Thursday, July 13, 2006

evil don't look like anything


It's almost startling how little happens to you when you don't leave the house much.

There's no denying it. The home-to-work-to-home pinwheel will keep you squared away with the internal sleep-bank and surely reduce other complications that could come up from people 'out there,' but, for the most part, a lot of things are being missed.

This is just the schedule and the fading illness talking. The ship will get righted soon enough, but lately I've been rolling home from work at about 8 p.m., which is just enough time to have a very hastily planned and vegetable-deficient dinner, relax, read a bit and unfortunately crash out. However, I have been afforded the opportunity to catch up on my "Arrested Development" DVDs, which is fairly delicious treat I can't believe I didn't start sooner.

Anyway. The following song is apropos of nothing, it just makes me happy.

"Okkervil River Song," by Okkervil River

It takes a special kind of band to willfully rock the song that's of the same name as its own. The only other one I can think of right now is "Talk Talk" by Talk Talk (who also pulled off the rare branding trifecta by releasing the song an album of the same name). Who else has done it? Would it have seemed okay if Led Zeppelin started singing about a metallic dirigible? What if the Rolling Stones covered "Like a Rolling Stone" in concert? You'd pretty much have to throw things at them, right?

And yet...it doesn't feel like grandstanding here. Maybe it's because this came from Okkervil's "first" record "Don't Fall in Love with Everyone You See," which is just filled with so much wide-eyed enthusiasm, joy and ambition it's tough to begrudge the young band a thing.

This is probably my favorite album by these Austinites, and I think the biggest factor is the instrumentation. I'm not sure when it happened, but somewhere in my late 20s I drifted from my usual catharsis-rock and became utterly enamored with rootsy, acoustic 'Americana,' I think it's been least offensively called. (This has also been referred to in more vicious circles as a varietal of 'dad rock,' which, c'mon, just isn't nice.) Whatever your thoughts about acoustic music, one of the most beautiful aspects of it is there's no half-stepping. If you know what you're doing, you immediately sound that way. I've shared my love for effects pedals--partly because they can make even me sound like a guitar hero--but with a banjo or big hollow-bodied box there's nothing to hide behind. You hit the notes or you don't.
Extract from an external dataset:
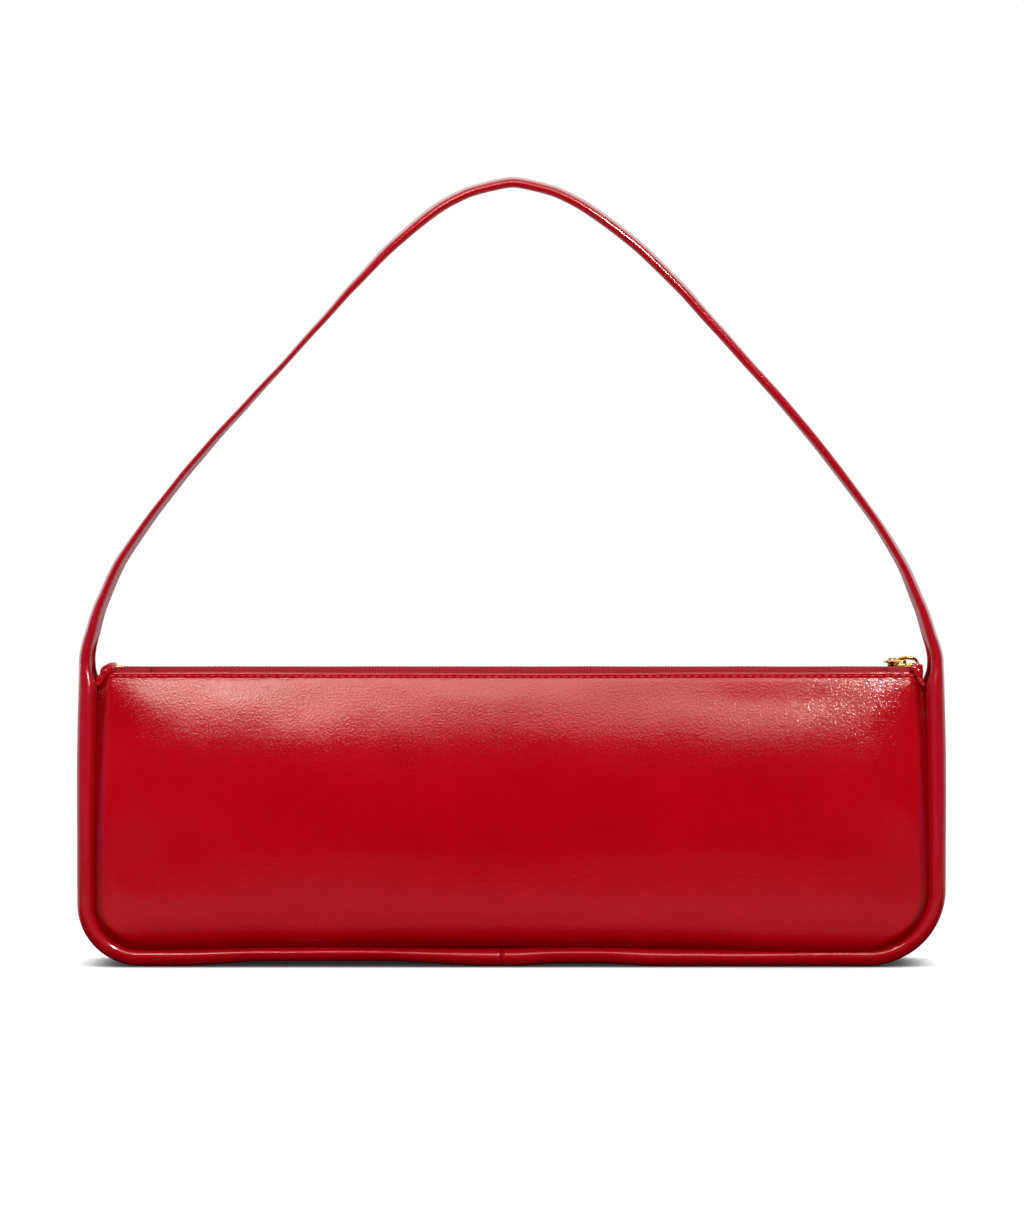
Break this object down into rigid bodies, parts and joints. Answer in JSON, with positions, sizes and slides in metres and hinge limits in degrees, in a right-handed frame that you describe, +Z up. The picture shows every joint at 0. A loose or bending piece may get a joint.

Whatever my love for that album or, particularly, this song, may say, it's tough to miss its charm. A bouncy riverboat zydeco kind of rhythm comes in at about the one minute mark, led by that most unsung of acoustic instruments, the mandolin, followed, shockingly, by a chugging accordian. Stay with me now. Pretend you never saw a bumpersticker that read "Play an accordian, go to jail."

Still here? Good. But it's not just the toe-tapping that makes you glad you stuck around. There's such longing in the lyrics, this dog-eared short story with a melancholy sense of lost love that culminates in the shouted "I searched and stared but only the river stared back." Then there's a moment of silence, birds chirping, the river (presumably) running.

What else could they name the song? This is what Okkervil River sounds like.

2 Comments:

At 1:55 PM, Blogger Bri Ana said...

I'm going to break my own rules and go score this album post farmer's marketry this weekend. Your review is too tasty to resist.

Hope you are feeling better - I passed out at 9pm last night with a book on my chest and the reading lamp still on. This cubical farming crop rotation needs a major revamp.

 
At 10:15 PM, Blogger chris said...

Right on! That's so cool to hear, I'm glad I could inspire that. You have to let me know what you think of the record.

Feeling much better, thank you. Maybe it was some allergy freakout or something, which I don't know if that's better or worse. And I definitely agree...the cubicle farm is in dire need of a good, cleansing brushfire.